Upon release the Korean version of the song sold more than 10,000 copies in the United States.

== Accolades ==

Year-end lists
| Critic/Publication | List | Rank | Ref. |
|---|---|---|---|
| Spotify | Best of 2018: K-Pop | 21 |  |

==Credits and personnel==
===Korean version===
The original credits are adapted from the CD liner notes of Love Yourself: Tear.
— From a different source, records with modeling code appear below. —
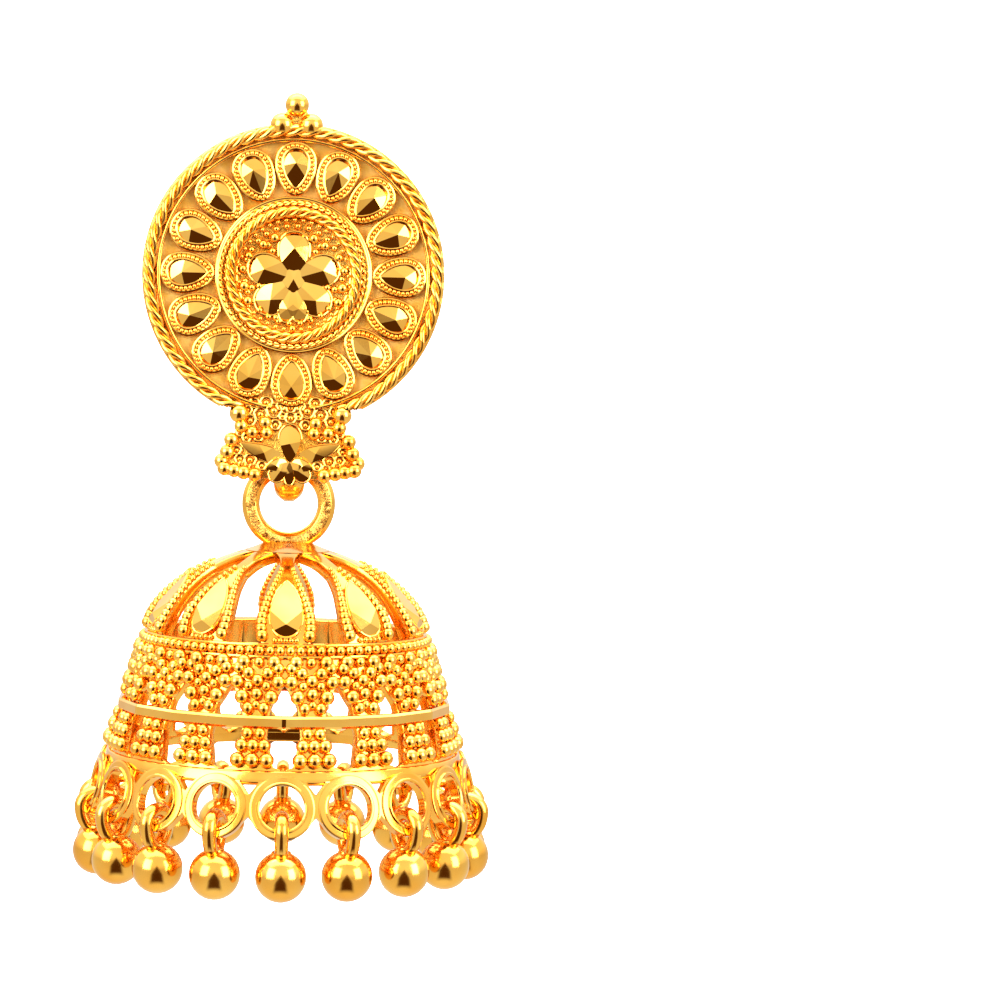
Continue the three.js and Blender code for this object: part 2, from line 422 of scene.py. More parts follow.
def rope(radius, thickness, turns, z, strands=3, sides=8):
    """Strands twisted into a rope and bent round into a ring."""
    length = 2 * math.pi * radius
    steps = round(turns * STEPS_PER_TURN)
    strand_r = thickness * STRAND_SHARE[strands]
    wires = []
    for k in range(strands):
        wire = place(tube(sides, strand_r, length / steps, "NOTHING"), turn(90, "Y"))
        modify(wire, "ARRAY", count=steps, use_merge_vertices=True, merge_threshold=0.0001)
        around = 2 * math.pi * k / strands
        offset = thickness / 2 - strand_r
        spot = shift(length / steps / 2, offset * math.cos(around), offset * math.sin(around))
        wires.append(place(wire, spot))
    twisted = solder("rope", *wires)

    def bend(points):
        along = points[:, 0] / length
        spin = along * turns * 2 * math.pi
        y = points[:, 1] * np.cos(spin) - points[:, 2] * np.sin(spin)
        up = points[:, 1] * np.sin(spin) + points[:, 2] * np.cos(spin)
        around = along * 2 * math.pi
        return np.stack([(radius + y) * np.cos(around), (radius + y) * np.sin(around), up + z], axis=1)
    return clean(reshape(twisted, bend), 0.01)


def pear_curve(length, width, blunt=0.3):
    """A bezier circle pulled into a pear whose point is at -Y; blunt rounds the point."""
    bpy.ops.curve.primitive_bezier_circle_add(radius=1)
    curve = bpy.context.object
    half = width / 2
    for point in curve.data.splines[0].bezier_points:
        side, end = round(point.co.x), round(point.co.y)
        before = Vector(point.handle_left) - Vector(point.co)
        point.handle_left_type = "FREE"
        point.handle_right_type = "FREE"
        if side:
            point.co = (side * half, length * 0.08, 0)
            handles = [(side * half, length * 0.28, 0), (side * half, -length * 0.19, 0)]
        elif end > 0:
            point.co = (0, length * 0.45, 0)
            handles = [(half * 0.62, length * 0.45, 0), (-half * 0.62, length * 0.45, 0)]
        else:
            point.co = (0, -length * 0.55, 0)
            handles = [(half * blunt, -length * 0.52, 0), (-half * blunt, -length * 0.52, 0)]
        ahead = before.y > 0 if side else before.x > 0
        point.handle_left, point.handle_right = handles if ahead else reversed(handles)
    return curve


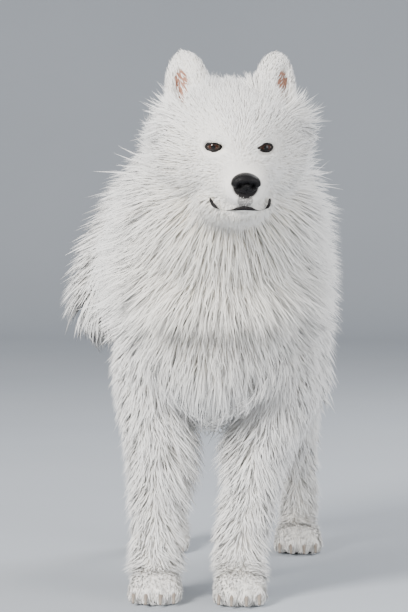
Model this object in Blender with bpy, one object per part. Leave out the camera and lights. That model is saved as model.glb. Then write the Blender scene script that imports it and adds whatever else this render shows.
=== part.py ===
"""Samoyed standing square, its head turned a little to the left and its tail curled over its back.

A life-size adult. Metres, +Z up, floor at Z 0. The dog faces -Y and its left side is +X.
Each part of the body is one smooth form that reaches out to the tips of its coat.
"""

import math

import bmesh
import bpy
import numpy as np
from mathutils import Matrix, Vector

# Driving dimensions of the dog under its coat
WITHERS = 0.565
BODY_LENGTH = 0.60
CHEST_HALF_WIDTH = 0.113
CHEST_DEPTH = 0.262
EYE_MIDDLE = Vector((0.039, -0.465, 0.648))
HEAD_YAW = math.radians(9.2)
HEAD_PITCH = math.radians(6.0)
HEAD_ROLL = math.radians(0.5)
EYE_SPACING = 0.068
EYE_RADIUS = 0.0105
EYE_SEGMENTS = 14
MUZZLE_LENGTH = 0.088
EAR_HEIGHT = 0.092
CUP_OUTWARDS = 0.005
FORE_PAW = {"left": Vector((0.036, -0.262, 0.0)), "right": Vector((-0.085, -0.255, 0.0))}
HIND_PAW = {"left": Vector((0.114, 0.232, 0.0)), "right": Vector((-0.098, 0.238, 0.0))}

# Depth of the coat over the skin, out to the tips of the hair
COAT = {
    "torso": 0.045,
    "neck": 0.062,
    "tail": 0.052,
    "fore_leg": 0.021,
    "thigh": 0.036,
    "shank": 0.017,
}

# How much further the ruff spreads to the sides behind the cheeks than on the shoulders
RUFF_SPREAD = 0.026

GAP = 0.0003
CUT_GAP = 0.0005
SOLE_DEPTH = 0.004

SIDES = {"left": 1.0, "right": -1.0}
X_AXIS = Vector((1.0, 0.0, 0.0))

# Linear colour, roughness
FINISHES = {
    "coat": ((0.80, 0.78, 0.74), 0.85),
    "nose": ((0.012, 0.012, 0.014), 0.40),
    "eye": ((0.030, 0.014, 0.008), 0.08),
}


def clear_scene():
    for found in list(bpy.data.objects):
        bpy.data.objects.remove(found)


def collection(name):
    made = bpy.data.collections.new(name)
    bpy.context.scene.collection.children.link(made)
    return made


def material(name):
    colour, roughness = FINISHES[name]
    made = bpy.data.materials.new(name)
    made.use_nodes = True
    shader = made.node_tree.nodes["Principled BSDF"]
    shader.inputs["Base Color"].default_value = (*colour, 1.0)
    shader.inputs["Roughness"].default_value = roughness
    shader.inputs["Metallic"].default_value = 0.0
    made.diffuse_color = (*colour, 1.0)
    return made


def add_object(name, mesh, home):
    made = bpy.data.objects.new(name, mesh)
    home.objects.link(made)
    return made


def as_tool(made):
    """Marks a cutter, which is no part of the dog."""
    made.hide_render = True
    made.display_type = "WIRE"
    return made


def mesh_from(name, bm):
    """The bmesh as a mesh whose faces point outwards."""
    bmesh.ops.recalc_face_normals(bm, faces=bm.faces)
    mesh = bpy.data.meshes.new(name)
    bm.to_mesh(mesh)
    bm.free()
    return mesh


def head_matrix():
    turn = Matrix.Rotation(HEAD_YAW, 4, "Z") @ Matrix.Rotation(HEAD_PITCH, 4, "X")
    return Matrix.Translation(EYE_MIDDLE) @ turn @ Matrix.Rotation(HEAD_ROLL, 4, "Y")


HEAD = head_matrix()


def smooth_rows(stations, rings):
    """Rows of numbers along a smooth curve through the stations' rows."""
    rows = np.array(stations, float)
    last = len(rows) - 1
    padded = np.vstack([2 * rows[0] - rows[1], rows, 2 * rows[-1] - rows[-2]])
    out = []
    for at in np.linspace(0, last, rings):
        i = min(int(at), last - 1)
        t = at - i
        a, b, c, d = padded[i : i + 4]
        out.append(
            0.5 * (2 * b + (c - a) * t + (2 * a - 5 * b + 4 * c - d) * t**2 + (3 * b - a - 3 * c + d) * t**3)
        )
    return np.array(out)


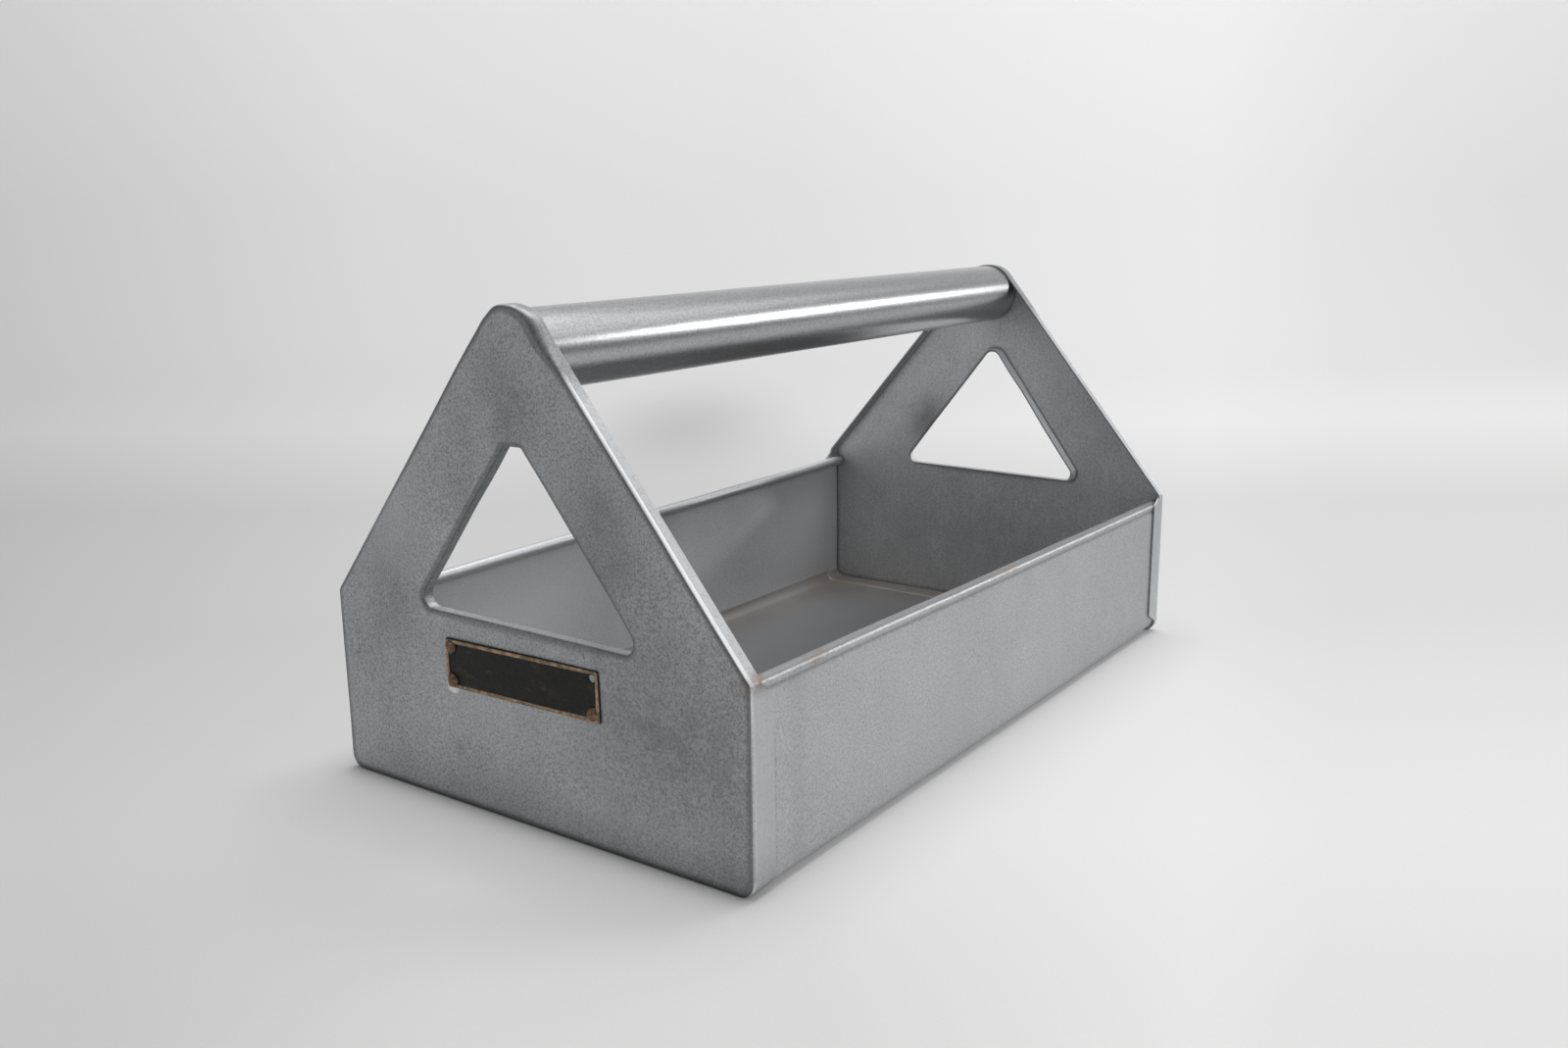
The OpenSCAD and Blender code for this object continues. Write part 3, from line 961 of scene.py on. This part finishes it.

- Pdogg – producer, keyboard, synthesizer, vocal and rap arrangement, digital editing, recording engineer
- RM – producer
- Ali Tamposi – producer
- Liza Owen – producer
- Roman Campolo – producer
- "hitman" bang – producer, keyboard
- Suga – producer
- J-Hope – producer
- Jungkook – chorus
- ADORA – chorus, recording engineer
- Lee Taewook – guitar
- Lee Jooyeong – bass
- Slow Rabbit – vocal arrangement, recording engineer
- Supreme Boi – rap arrangement, recording engineer
- Hiss noise – digital editing
- Jaycen Joshua – mix engineer

== Charts ==

===Korean version===

| Chart (2018) | Peak position |
|---|---|
| France Download (SNEP) | 111 |
| Hungary (Single Top 40) | 18 |
| Japan Hot 100 (Billboard) | 25 |
| Malaysia (RIM) | 7 |
| South Korea Hot 100 (Billboard) | 8 |
| South Korea (Gaon) | 37 |
| UK Independent Singles (Official Charts Company) | 40 |
| US World Digital Song Sales (Billboard) | 4 |

===Japanese version===

| Chart (2018) | Peak position |
|---|---|
| Japan (Japan Hot 100) | 25 |

==Certifications and sales==

Sales and certifications for "Airplane Pt. 2"
| Region | Certification | Certified units/sales |
| Brazil (Pro-Música Brasil) | Gold | 20,000^{‡} |
| New Zealand (RMNZ) | Gold | 15,000^{‡} |
^{‡} Sales+streaming figures based on certification alone.